Instapundit on Sonic Foundry's financial difficulties.
Madison, WI Based Sonic has a reputation for some excellent products, including Acid Pro, an audio editor. There have been a few articles in the local newspapers on the company. Some of their challenges include:
1. It's very difficult to make money selling packaged software.
The industry is shifting to a recurring revenue model (monthly or annual fees). I don't see any other way to make a software company work. These difficulties have led many such firms to try and diversify their business (Adobe is trying to build a pdf forms services business, for example).
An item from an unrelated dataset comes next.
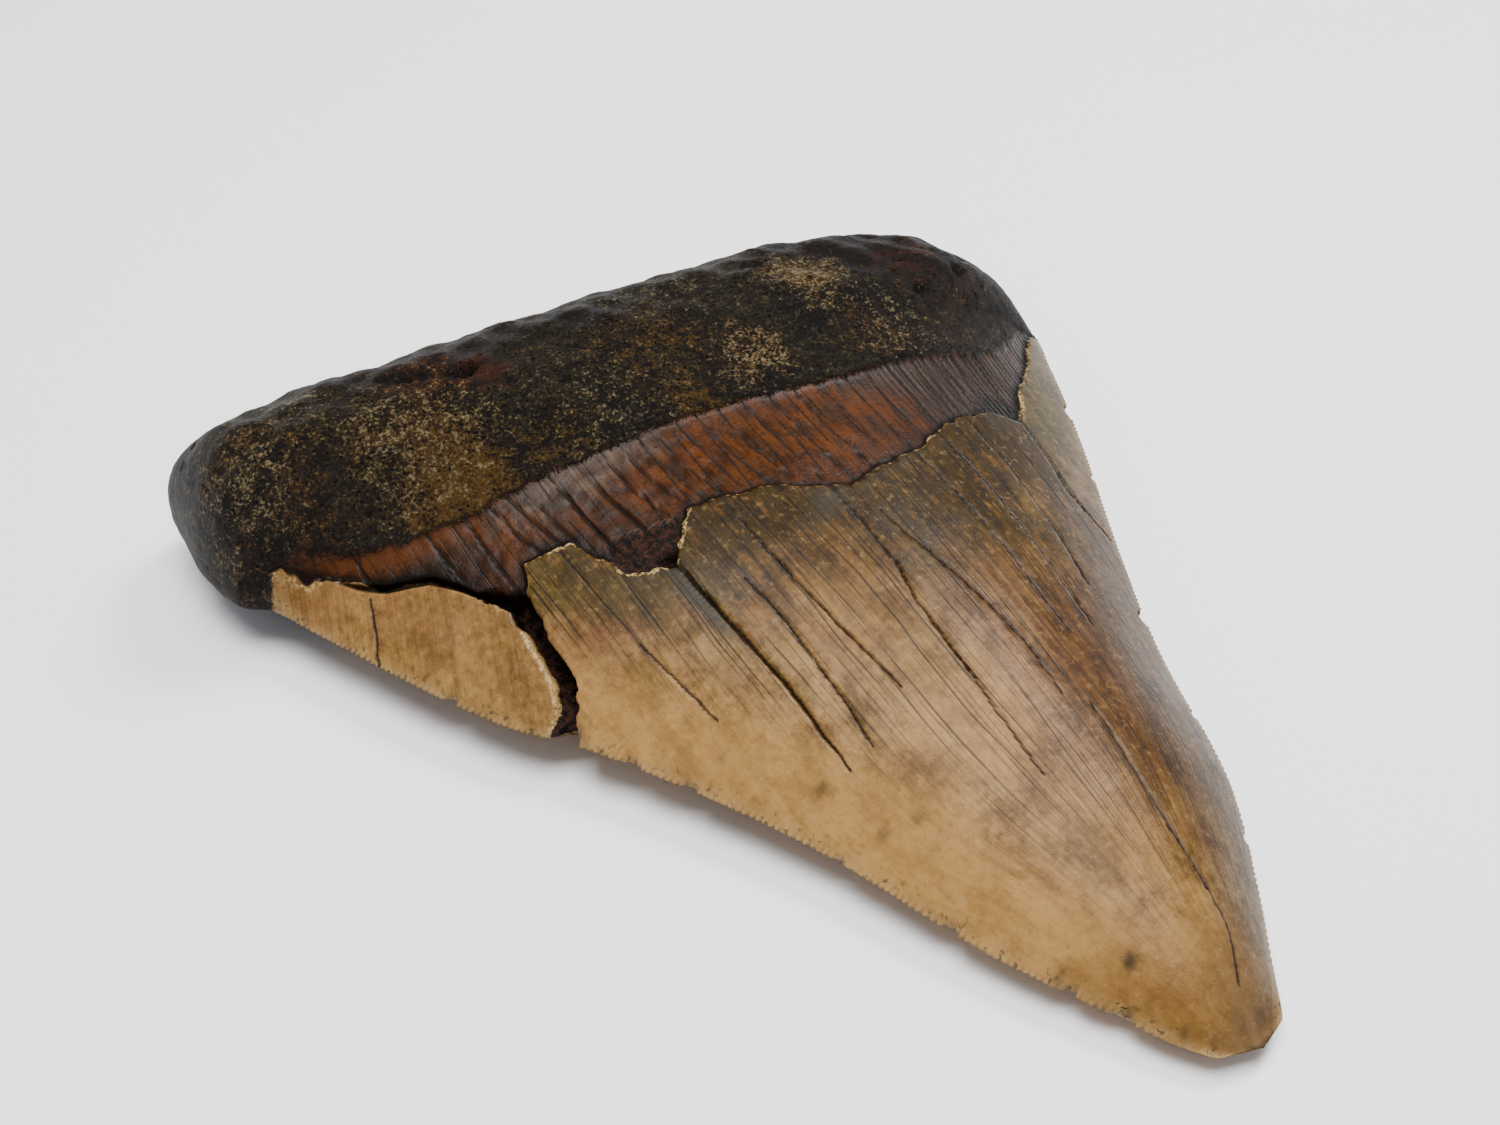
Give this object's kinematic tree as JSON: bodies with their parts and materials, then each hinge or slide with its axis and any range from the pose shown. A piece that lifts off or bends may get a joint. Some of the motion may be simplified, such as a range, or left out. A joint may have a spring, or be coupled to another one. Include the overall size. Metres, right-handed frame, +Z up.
{
  "type": "megalodon tooth",
  "caption": "Fossil megalodon tooth lying on its flat side: dark root, orange-brown bourlette band and cracked tan enamel crown with serrated edges.",
  "frame": {"origin": "middle of the outline on the surface that the tooth lies on", "axes": "+Z up out of the domed lingual side, +Y from the tip towards the root, +X across the root to the right as seen from above"},
  "size_m": [0.1142, 0.13, 0.0246],
  "materials": {
    "fossil": "Mineralised tooth: satin tan enamel with fine lengthwise grain, glossy orange-brown bourlette and matt, mottled brown-black root."
  },
  "bodies": {
    "root": {"tooth": "fossil"}
  },
  "joints": []
}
2. Difficult diversification schemes
Sonic attempted to get into the homeland security software game. While the products they acquired and developed have merit, it takes a huge amount of money to play in Washington (I remember working in the GIS business years ago and learning about the practice of hiring retired generals and admirals to staff the Washington offices of large tech companies).
3. Overhead
Acquisitions and headcount growth made things even more difficult for packaged software firms (they did acquire some service businesses).
There are some bright spots in the Madison tech scene. Health care software vendor Epic Systems recently won a huge contract with Kaiser Permanente (1.8B). Epic, founded in 1979, has grown the old fashioned way.
After working in the software business for years, I like this quote (from Bill Joy, I believe): "the quality of a company's software has an inverse relationship to the amount of money spent on marketing".